Un sermon sur l’unité des chrétiens ? à quoi bon, puisqu’il n’ya plus de problème, et que nous pensons tous pareil ? nous ne nous tapons plus dessus comme dans les temps obscurs, et puis : chacun fait bien ce qu’il veut, non ? à quoi peut servir la prière ? enfin, pour être sérieux, quepeut-elle contre le scandale de la séparation eucharistique ?
La division existe dès l’origine … elle est naturelle, dit-on, certes oui …. Mais la foi remonte / évidences ; prier traverse le « ce qui va de soi », le « ce qui tombe sous le sens ». Dès l’origine aussi, la Pâque est présente.
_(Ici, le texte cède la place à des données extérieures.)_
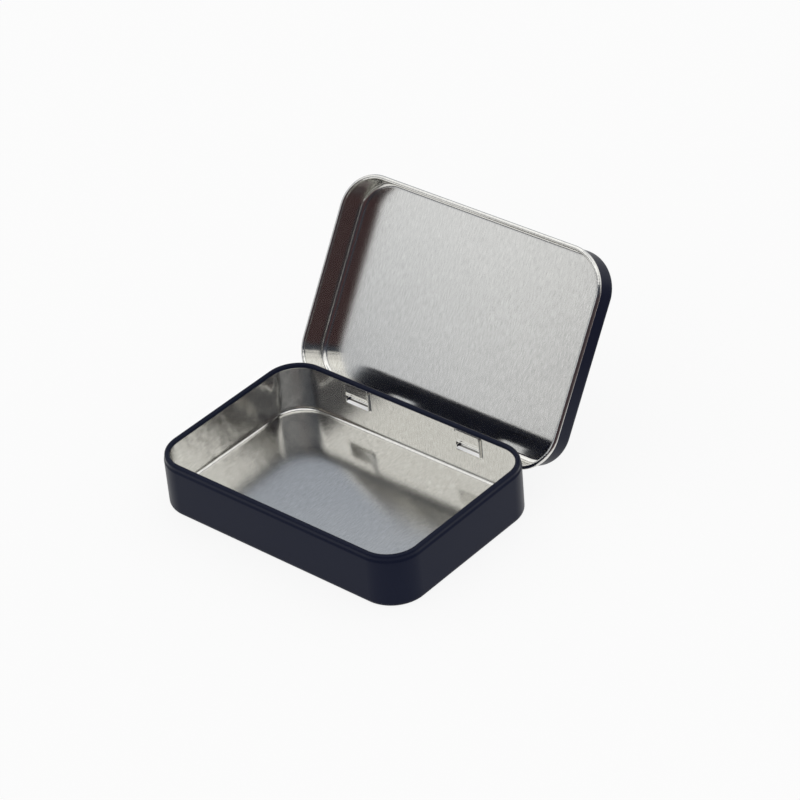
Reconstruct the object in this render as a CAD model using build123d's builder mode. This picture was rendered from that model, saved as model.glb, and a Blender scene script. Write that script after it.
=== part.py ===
from build123d import *
import os
from math import cos, radians, sin, sqrt

# A hinged pocket tin in millimetres, standing open: a drawn base and a drawn lid of thin tinned steel.
# X runs along the long side, +Y points back to the hinge and +Z up, from the middle of the underside.

# Sheet and curled rims. Small rounds are swept in short chords that each turn by a few degrees.
sheet_thickness = 0.24
curl_turn = 270
curl_chord_turn = 22.5
edge_chord_turn = 18

# Base
base_length = 91.6
base_width = 62.0
base_height = 17.3
base_corner_radius = 10.7
bottom_edge_radius = 1.45
base_curl_diameter = 1.6
neck_height = 0.6

# Lid
lid_depth = 9.8
lid_curl_diameter = 1.4
panel_edge_radius = 2.0
wall_clearance = 0.35
rim_clearance = 0.3
swing_clearance = 0.12
open_angle = 121.7

# Hinges: a pad pressed into the back wall, a window in it, and a strap that the lid's curl turns on
hinge_spacing = 41.6
pad_width = 9.8
pad_press = 0.5
pad_neck_gap = 0.1
pad_drop = 1.45
pad_slope = 45
pad_corner_radius = 1.0
window_width = 8.4
window_rise = 3.15
window_drop = 0.75
window_corner_radius = 0.3
strap_bend_radius = 0.5
hinge_clearance = 0.05
notch_clearance = 0.3
notch_headroom = 0.1
stop_gap = 0.05

# How far the rim section reaches in under the flat, as a share of the corner radius
flat_reach_share = 0.5

# Worked out from the sizes above
base_curl_radius = base_curl_diameter / 2
lid_curl_radius = lid_curl_diameter / 2
panel_level = base_height + rim_clearance
closed_height = panel_level + sheet_thickness
lid_side = wall_clearance + sheet_thickness
lid_length = base_length + 2 * lid_side
lid_width = base_width + 2 * lid_side
lid_corner_radius = base_corner_radius + lid_side
flat_reach = flat_reach_share * base_corner_radius

# The hinge line is the centre of the lid's back curl
hinge_y = base_width / 2 + wall_clearance + lid_curl_radius
hinge_z = closed_height - lid_depth + lid_curl_radius

# The base is necked in below its curl, so that the front of the rim clears the lid's front wall
front_reach = hinge_y + base_width / 2 + wall_clearance - swing_clearance - base_curl_radius
curl_rise = base_height - base_curl_radius - hinge_z
neck_depth = hinge_y + base_width / 2 - base_curl_radius - sqrt(front_reach**2 - curl_rise**2)
neck_top = base_height - base_curl_diameter
neck_bottom = neck_top - neck_height

# The strap is as tall as turns freely in the bore of the curl
strap_reach = lid_curl_radius - sheet_thickness - hinge_clearance
strap_height = 2 * sqrt(strap_reach**2 - (sheet_thickness / 2) ** 2)

# Places at the hinges: heights are measured from the hinge line
hinge_places = (-hinge_spacing / 2, hinge_spacing / 2)
pad_rise = neck_bottom - pad_neck_gap - hinge_z
leg_inset = window_width / 2
notch_width = sheet_thickness + 2 * notch_clearance


def rim_path(length, width, corner_radius):
    """Closed rounded rectangle, from the middle of the front side."""
    with BuildLine() as path:
        FilletPolyline(
            (0, -width / 2),
            (length / 2, -width / 2),
            (length / 2, width / 2),
            (0, width / 2),
            radius=corner_radius,
        )
        mirror(about=Plane.YZ)
    return path.wire()


def round_points(centre, radius, start_angle, turn, chord_turn):
    """Points along a round stretch, ready for a polyline."""
    chords = max(2, round(abs(turn) / chord_turn))
    angles = [radians(start_angle + turn * step / chords) for step in range(chords + 1)]
    return [(centre[0] + radius * cos(a), centre[1] + radius * sin(a)) for a in angles]


def front_plane(width):
    """Section plane at the middle of the front side: x runs inwards and y up."""
    return Plane(origin=(0, -width / 2, 0), x_dir=(0, 1, 0), z_dir=(1, 0, 0))


def flat_outline(length, width, corner_radius, height):
    """The flat sheet inside the rim section, at the given height."""
    with BuildSketch(Plane.XY.offset(height)) as outline:
        RectangleRounded(
            length - 2 * flat_reach,
            width - 2 * flat_reach,
            corner_radius - flat_reach,
        )
    return outline.sketch


def back_patch(hinge_x, depth, width, rise, drop, corner_radius):
    """Rounded rectangle on the back wall, facing inwards, from below the hinge line to above it."""
    back_plane = Plane(
        origin=(hinge_x, base_width / 2 - depth, hinge_z),
        x_dir=(1, 0, 0),
        z_dir=(0, -1, 0),
    )
    with BuildSketch(back_plane) as patch:
        with Locations((0, (rise - drop) / 2)):
            RectangleRounded(width, rise + drop, corner_radius)
    return patch.sketch


def stop_line(height):
    """How far back the lid's stop face stands at a height from the hinge line, with the lid shut."""
    stop_reach = strap_height / 2 + stop_gap
    turn = radians(open_angle)
    return (stop_reach + height * cos(turn)) / sin(turn)


def base_line(depth):
    """The base's sheet from under the flat to the end of the inward curl, at a depth below its outside."""
    return [
        (flat_reach, depth),
        *round_points(
            (bottom_edge_radius, bottom_edge_radius),
            bottom_edge_radius - depth,
            270,
            -90,
            edge_chord_turn,
        ),
        (depth, neck_bottom),
        (neck_depth + depth, neck_top),
        *round_points(
            (neck_depth + base_curl_radius, base_height - base_curl_radius),
            base_curl_radius - depth,
            180,
            -curl_turn,
            curl_chord_turn,
        ),
    ]


def lid_line(depth):
    """The shut lid's sheet from over the flat to the end of the outward curl, at a depth above its inside."""
    return [
        (flat_reach, panel_level + depth),
        *round_points(
            (panel_edge_radius, closed_height - panel_edge_radius),
            panel_edge_radius - sheet_thickness + depth,
            90,
            90,
            edge_chord_turn,
        ),
        (sheet_thickness - depth, hinge_z),
        *round_points(
            (sheet_thickness - lid_curl_radius, hinge_z),
            lid_curl_radius - depth,
            0,
            -curl_turn,
            curl_chord_turn,
        )[1:],
    ]


# Base: a section of the whole sheet is swept round the rim, and the flat fills the bottom
with BuildPart() as tin_base:
    with BuildSketch(front_plane(base_width)):
        with BuildLine():
            Polyline(base_line(0) + base_line(sheet_thickness)[::-1], close=True)
        make_face()
    sweep(path=rim_path(base_length, base_width, base_corner_radius))
    extrude(
        flat_outline(base_length, base_width, base_corner_radius, 0),
        amount=sheet_thickness,
    )

    # Each pad is pressed in from behind, with sloping sides and the sheet's thickness all over
    for hinge_x in hinge_places:
        pad = (pad_width, pad_rise, pad_drop, pad_corner_radius)
        extrude(
            back_patch(hinge_x, sheet_thickness, *pad),
            amount=pad_press,
            taper=pad_slope,
        )
        extrude(
            back_patch(hinge_x, 0, *pad),
            amount=pad_press,
            taper=pad_slope,
            mode=Mode.SUBTRACT,
        )
        window = (window_width, window_rise, window_drop, window_corner_radius)
        extrude(
            back_patch(hinge_x, 0, *window),
            amount=pad_press + 2 * sheet_thickness,
            mode=Mode.SUBTRACT,
        )

    # Each strap is the strip lanced from its window: two legs and a bar along the hinge line
    leg_root = base_width / 2 - pad_press - sheet_thickness
    strap_back = hinge_y + sheet_thickness / 2
    for hinge_x in hinge_places:
        strap_left = hinge_x - leg_inset - sheet_thickness / 2
        strap_right = hinge_x + leg_inset + sheet_thickness / 2
        with BuildSketch(Plane.XY.offset(hinge_z - strap_height / 2)):
            with BuildLine():
                FilletPolyline(
                    (strap_left, leg_root),
                    (strap_left, strap_back),
                    (strap_right, strap_back),
                    (strap_right, leg_root),
                    radius=strap_bend_radius,
                )
                offset(amount=sheet_thickness, side=Side.RIGHT)
            make_face()
        extrude(amount=strap_height)

# Lid, shut on the base: made as the base is, and its curl at the back is the hinge's barrel
with BuildPart() as shut_lid:
    with BuildSketch(front_plane(lid_width)):
        with BuildLine():
            Polyline(lid_line(0) + lid_line(sheet_thickness)[::-1], close=True)
        make_face()
    sweep(path=rim_path(lid_length, lid_width, lid_corner_radius))
    extrude(
        flat_outline(lid_length, lid_width, lid_corner_radius, panel_level),
        amount=sheet_thickness,
    )

    # Over each strap the curl is rebuilt truly round, as the barrel that turns on it
    barrel_top = hinge_z + lid_curl_radius
    for hinge_x in hinge_places:
        with BuildSketch(Plane.YZ.offset(hinge_x)):
            with Locations((hinge_y, barrel_top)):
                Rectangle(
                    2 * lid_curl_diameter,
                    2 * lid_curl_diameter,
                    align=(Align.CENTER, Align.MAX),
                )
        extrude(amount=leg_inset, both=True, mode=Mode.SUBTRACT)
        with BuildSketch(Plane.YZ.offset(hinge_x)):
            with BuildLine():
                Line(
                    (hinge_y - lid_curl_radius, barrel_top),
                    (hinge_y - lid_curl_radius, hinge_z),
                )
                CenterArc(
                    (hinge_y, hinge_z),
                    lid_curl_radius,
                    start_angle=180,
                    arc_size=curl_turn,
                )
                offset(amount=sheet_thickness, side=Side.RIGHT)
            make_face()
        extrude(amount=leg_inset, both=True)

    # Notches let the legs of the straps through, and their far sides stop the open lid against the legs
    headroom = strap_height / 2 + notch_headroom
    for hinge_x in hinge_places:
        for leg_x in (hinge_x - leg_inset, hinge_x + leg_inset):
            with BuildSketch(Plane.YZ.offset(leg_x)):
                with Locations((hinge_y, hinge_z)):
                    Polygon(
                        (-lid_curl_diameter, headroom),
                        (stop_line(headroom), headroom),
                        (stop_line(-lid_curl_diameter), -lid_curl_diameter),
                        (-lid_curl_diameter, -lid_curl_diameter),
                        align=None,
                    )
            extrude(amount=notch_width / 2, both=True, mode=Mode.SUBTRACT)

# The lid stands open, leaning back on its stops
hinge_line = Axis((0, hinge_y, hinge_z), (-1, 0, 0))
with BuildPart() as tin_lid:
    add(shut_lid.part.rotate(hinge_line, open_angle))

os.makedirs("parts", exist_ok=True)
tin_base.part.label = "tin_base"
export_step(tin_base.part, "parts/tin_base.step")
tin_lid.part.label = "tin_lid"
export_step(tin_lid.part, "parts/tin_lid.step")
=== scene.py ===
# %% [markdown]
# # A hinged mint tin
#
# A pocket mint tin is two shallow trays of tinplate, which is thin steel rolled with a coat of tin. One face
# of the sheet is painted before it is drawn into a tray, and the other stays bare. This lesson builds both
# trays with one Geometry Nodes tree, cuts the hinge out of them as a press would, and gives each face of the
# sheet its own finish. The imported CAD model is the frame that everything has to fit, so it is loaded first.

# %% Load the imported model
from math import cos, pi, radians, sin, sqrt

import bpy
from mathutils import Matrix, Vector


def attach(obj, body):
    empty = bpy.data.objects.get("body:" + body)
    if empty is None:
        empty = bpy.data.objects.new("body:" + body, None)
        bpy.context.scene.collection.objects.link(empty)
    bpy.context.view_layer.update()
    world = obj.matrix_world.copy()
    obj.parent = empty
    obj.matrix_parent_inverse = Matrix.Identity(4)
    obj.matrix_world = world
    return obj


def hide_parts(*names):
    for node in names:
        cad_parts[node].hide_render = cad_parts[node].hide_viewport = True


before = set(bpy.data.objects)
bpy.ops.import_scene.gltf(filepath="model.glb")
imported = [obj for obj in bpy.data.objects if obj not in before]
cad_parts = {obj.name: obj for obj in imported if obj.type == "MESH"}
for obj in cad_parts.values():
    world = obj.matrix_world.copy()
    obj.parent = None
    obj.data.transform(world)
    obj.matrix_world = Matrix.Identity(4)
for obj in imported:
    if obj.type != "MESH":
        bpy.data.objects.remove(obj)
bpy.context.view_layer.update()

# %% [markdown]
# ## Sizes
#
# Blender works in metres here, and sheet metal is measured in millimetres, so every size is written in
# millimetres and multiplied once. The names are those of the real tin's features: the sheet, the corner
# radius, the neck under the base's curl, the curls themselves and the hinge.

# %% Sizes of the tin
MM = 0.001

sheet_thickness = 0.24 * MM
curl_turn = radians(270)

base_length, base_width, base_height = 91.6 * MM, 62.0 * MM, 17.3 * MM
base_corner_radius = 10.7 * MM
base_curl_radius = 0.8 * MM
neck_height = 0.6 * MM
bottom_edge_radius = 1.45 * MM

lid_depth = 9.8 * MM
lid_curl_radius = 0.7 * MM
panel_edge_radius = 2.0 * MM
wall_clearance = 0.35 * MM
rim_clearance = 0.3 * MM
swing_clearance = 0.12 * MM
open_angle = radians(121.7)

lid_side = wall_clearance + sheet_thickness
lid_length, lid_width = base_length + 2 * lid_side, base_width + 2 * lid_side
lid_corner_radius = base_corner_radius + lid_side
closed_height = base_height + rim_clearance + sheet_thickness

hinge_y = base_width / 2 + wall_clearance + lid_curl_radius
hinge_z = closed_height - lid_depth + lid_curl_radius

front_reach = hinge_y + base_width / 2 + wall_clearance - swing_clearance - base_curl_radius
curl_rise = base_height - base_curl_radius - hinge_z
neck_depth = hinge_y + base_width / 2 - base_curl_radius - sqrt(front_reach**2 - curl_rise**2)
neck_top = base_height - 2 * base_curl_radius
neck_bottom = neck_top - neck_height
print(f"hinge line at y {hinge_y / MM:.2f} mm, z {hinge_z / MM:.2f} mm, neck {neck_depth / MM:.3f} mm deep")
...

Elle demande à être entendue et à féconder nos regards ou nos pensées. Contraire à la division, l’unité est une ébauche de résurrection.
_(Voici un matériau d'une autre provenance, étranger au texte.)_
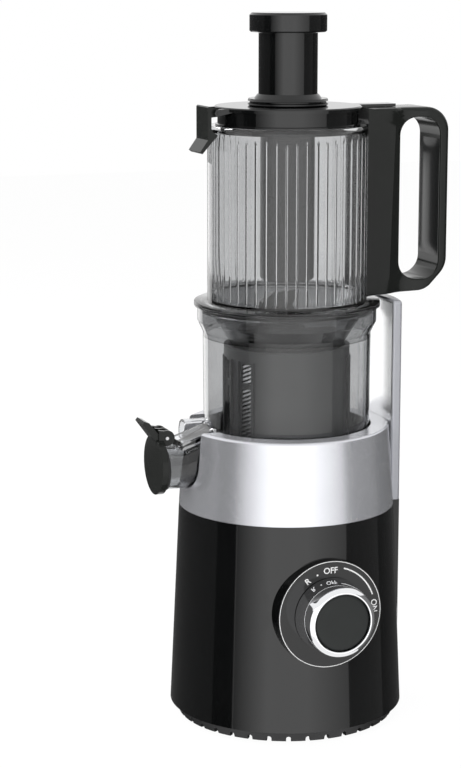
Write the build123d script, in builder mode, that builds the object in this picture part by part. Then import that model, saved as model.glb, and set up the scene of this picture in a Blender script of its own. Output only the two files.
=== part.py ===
"""Upright cold press juicer: motor base, juice bowl, auger, hopper, lid and pusher.

Frame: +Z up, origin on the drive axis at the standing surface.  The speed knob faces -Y,
the handle and the rear column stand towards +X, and the juice spout points towards -X.
All sizes are millimetres.
"""
from build123d import *
from math import acos, cos, pi, radians, sin, tan
import os

os.makedirs("parts", exist_ok=True)

# ---------------------------------------------------------------- driving dimensions
# Motor base
foot_height = 2.5
foot_radius = 8.0
foot_circle = 60.0
middle_pad_radius = 14.0
rim_bottom = 1.0            # lower edge of the vented base ring
base_bottom = 9.0           # lower edge of the black shell
base_height = 148.0         # black shell, up to the silver band
base_taper = 6.9            # the shell is this much slimmer at its top
band_height = 58.7
band_taper = 4.1
deck_rim = 12.8             # flat deck between the well and the band's edge
deck_round = 2.0            # rounded upper edge of the band
ring_tuck = 3.0             # the vented ring stands in from the shell
ring_taper = 3.0
shell_wall = 2.5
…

D’abord, nous prions parce que Jésus a commencé. Il disait « Père, qu’ils soient un comme nous sommes un, toi en moi, et moi en toi. Qu’ils soient un pour que le monde croie ». Jésus a prié, il nous a demandé de prier. Prier avec le désir passionné que le monde vive dans l’amour du Père.
À la question « à quoi bon l’unité ? » se substitue la question « veux-tu que tous tes amis découvrent l’amour fou du Père? ».
Donc prier pour l’unité, c’est désirer pour tous la meilleure qualité de vie. Est-ce le cas ?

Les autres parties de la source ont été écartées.